===== DATA PROVIDED

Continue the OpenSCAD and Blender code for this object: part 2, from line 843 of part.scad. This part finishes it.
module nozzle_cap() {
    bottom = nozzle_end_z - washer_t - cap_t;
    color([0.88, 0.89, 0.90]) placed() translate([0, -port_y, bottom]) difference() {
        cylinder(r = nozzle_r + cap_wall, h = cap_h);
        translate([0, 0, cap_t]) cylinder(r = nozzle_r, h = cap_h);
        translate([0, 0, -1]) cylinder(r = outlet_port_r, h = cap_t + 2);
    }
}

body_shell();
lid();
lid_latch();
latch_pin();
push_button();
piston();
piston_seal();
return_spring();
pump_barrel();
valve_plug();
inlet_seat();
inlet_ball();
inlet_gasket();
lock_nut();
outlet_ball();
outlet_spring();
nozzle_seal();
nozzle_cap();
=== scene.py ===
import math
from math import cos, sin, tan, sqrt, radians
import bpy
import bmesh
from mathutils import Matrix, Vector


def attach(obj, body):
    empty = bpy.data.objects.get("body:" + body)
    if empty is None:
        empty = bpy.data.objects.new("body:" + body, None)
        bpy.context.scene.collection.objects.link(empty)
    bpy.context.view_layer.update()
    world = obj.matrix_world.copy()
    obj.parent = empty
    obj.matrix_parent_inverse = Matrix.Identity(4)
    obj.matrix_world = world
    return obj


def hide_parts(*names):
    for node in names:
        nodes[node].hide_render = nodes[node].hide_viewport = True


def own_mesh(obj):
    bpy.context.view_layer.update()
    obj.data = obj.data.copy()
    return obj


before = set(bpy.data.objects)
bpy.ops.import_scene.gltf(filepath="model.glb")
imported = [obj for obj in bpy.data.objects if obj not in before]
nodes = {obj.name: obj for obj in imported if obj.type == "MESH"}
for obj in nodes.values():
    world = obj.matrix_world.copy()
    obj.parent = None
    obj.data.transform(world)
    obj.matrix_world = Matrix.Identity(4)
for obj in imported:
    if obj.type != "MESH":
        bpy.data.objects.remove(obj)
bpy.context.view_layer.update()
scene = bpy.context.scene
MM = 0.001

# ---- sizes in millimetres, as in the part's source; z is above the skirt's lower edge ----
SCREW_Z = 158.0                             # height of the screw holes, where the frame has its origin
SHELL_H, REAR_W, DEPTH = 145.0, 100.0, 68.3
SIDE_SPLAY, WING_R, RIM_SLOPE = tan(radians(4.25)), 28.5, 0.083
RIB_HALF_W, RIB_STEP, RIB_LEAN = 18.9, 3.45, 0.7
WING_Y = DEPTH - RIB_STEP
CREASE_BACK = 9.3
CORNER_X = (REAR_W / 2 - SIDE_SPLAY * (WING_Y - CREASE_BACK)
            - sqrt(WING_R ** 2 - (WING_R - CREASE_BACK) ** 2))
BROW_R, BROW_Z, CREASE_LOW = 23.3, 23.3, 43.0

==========

EXERCISE AIM: Look back at the data above. Transcribe exactly the lines starting at the line that contains "body_shell();" and ending at the line that contains "for node in".

WRITTEN SOLUTION:
body_shell();
lid();
lid_latch();
latch_pin();
push_button();
piston();
piston_seal();
return_spring();
pump_barrel();
valve_plug();
inlet_seat();
inlet_ball();
inlet_gasket();
lock_nut();
outlet_ball();
outlet_spring();
nozzle_seal();
nozzle_cap();
=== scene.py ===
import math
from math import cos, sin, tan, sqrt, radians
import bpy
import bmesh
from mathutils import Matrix, Vector


def attach(obj, body):
    empty = bpy.data.objects.get("body:" + body)
    if empty is None:
        empty = bpy.data.objects.new("body:" + body, None)
        bpy.context.scene.collection.objects.link(empty)
    bpy.context.view_layer.update()
    world = obj.matrix_world.copy()
    obj.parent = empty
    obj.matrix_parent_inverse = Matrix.Identity(4)
    obj.matrix_world = world
    return obj


def hide_parts(*names):
    for node in names:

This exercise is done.